Cheryl Hamilton never planned to be the person airports call when they want a room to think. “Who would’ve thought a police dispatcher would be designing a center for an airport system,” she says. “I could barely type when I started.” She learned by doing. “I worked on a lot of projects within Houston Airports. Mostly IT, some construction. A lot of the software we use today, I was on those project teams.”

The arc from handset to encoder is personal. “It’s an honor to leave a legacy for the next Cheryl Hamilton,” she says. “You can grow in this field.” She knows the day she retires will be bittersweet. “I feel like I’m walking away from my baby,” she says, then grins. “But I’ll answer if you call.”

Until then, she’s still at the console, calibrating the future to the tempo of real life. “We were ready in the old place,” she says. “We’re really ready now.” The proof is practical. “Faster response. Better collaboration. The video walls are key. We used to have monitors on a wall, but we couldn’t push information to different places. Now we can.”

Jim at ICC Airport Director Jim Szczesniak logs into an AOC computer

The Houston Airports director of aviation stopped by recently. “Jim Szczesniak sat at a position,” Hamilton says. “He had the mouse, moving things. I told him we have extra openings,” she adds, laughing. The joke lands because the system works.
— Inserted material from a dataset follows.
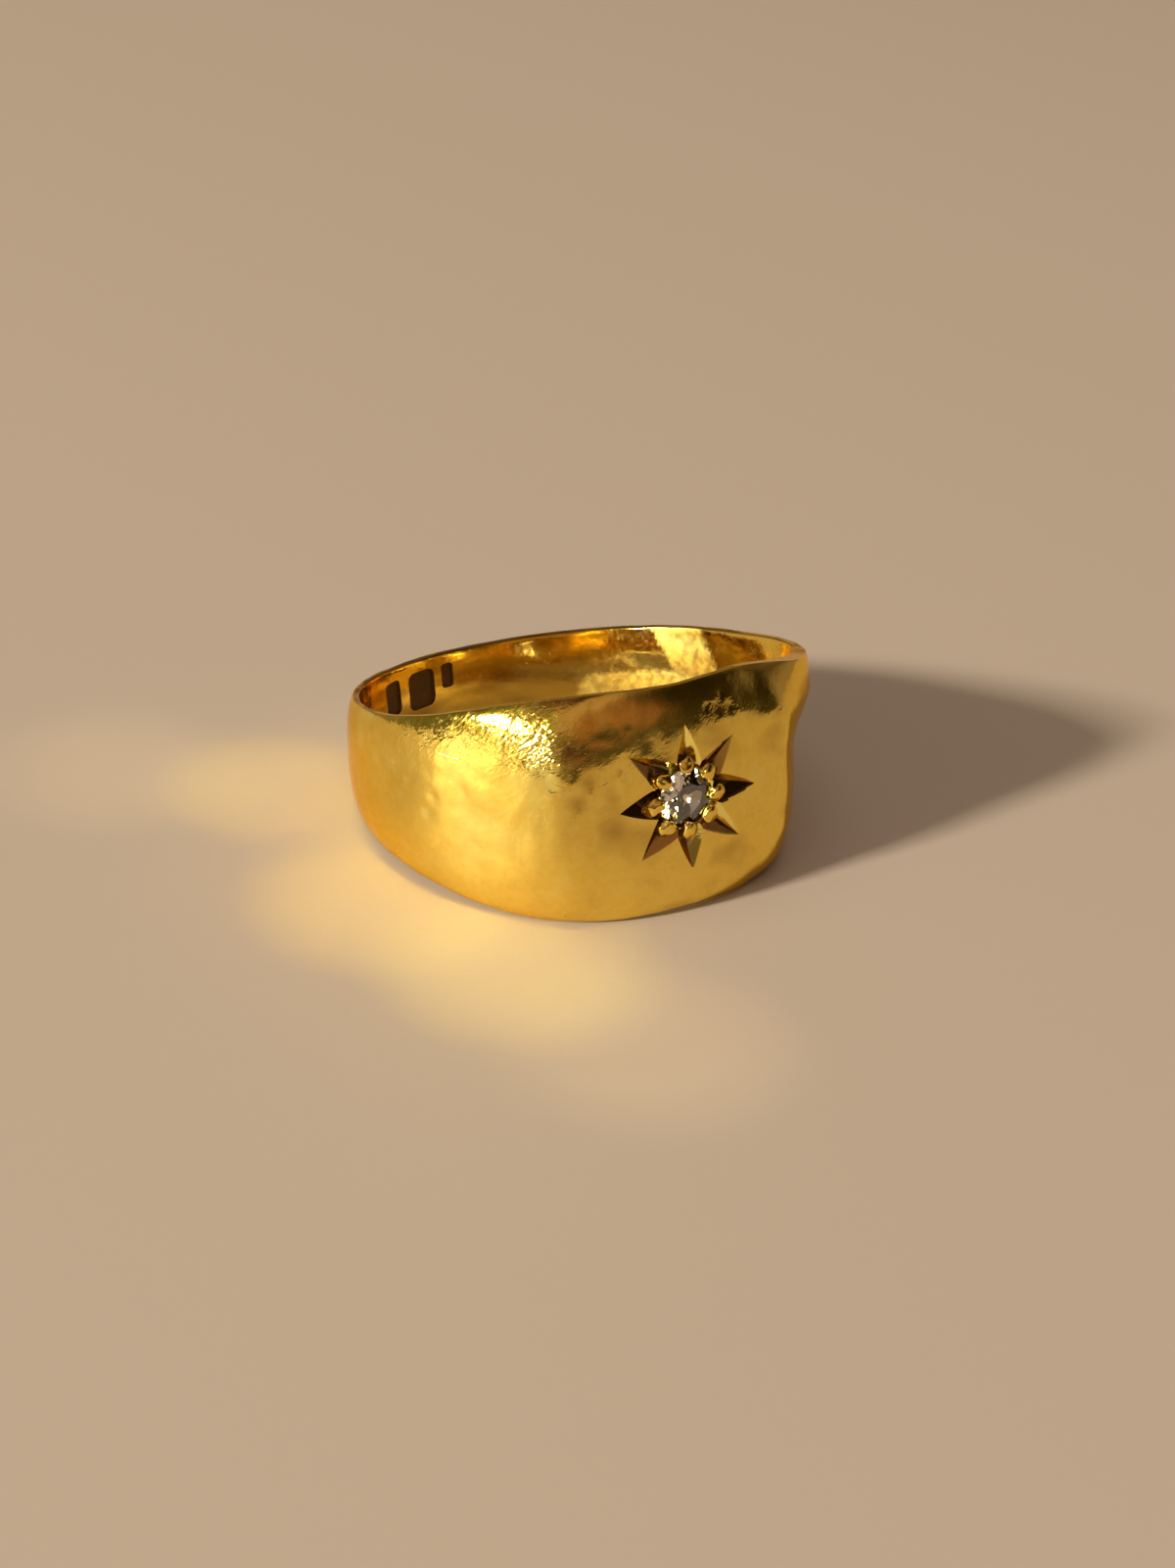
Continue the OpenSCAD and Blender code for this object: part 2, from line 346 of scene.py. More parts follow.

Inside a city within a city, a room watches and listens and thinks, built by a woman who knows that knowing each other is as critical as knowing the data.

Most passengers who passed through Terminal A that day never knew a parent had lost track of their child. They never saw the screens inside the ICC flash red, the calls exchanged in seconds or the map that guided staff to a reunion. That is the point. The Integrated Coordination Center was designed so that disruption fades before it ripples, so families make their flights and so travelers remember Houston for its welcome, not its emergencies. For Cheryl Hamilton, that quiet anonymity is success.

Technology made the AOC smarter. Cheryl Hamilton made it human.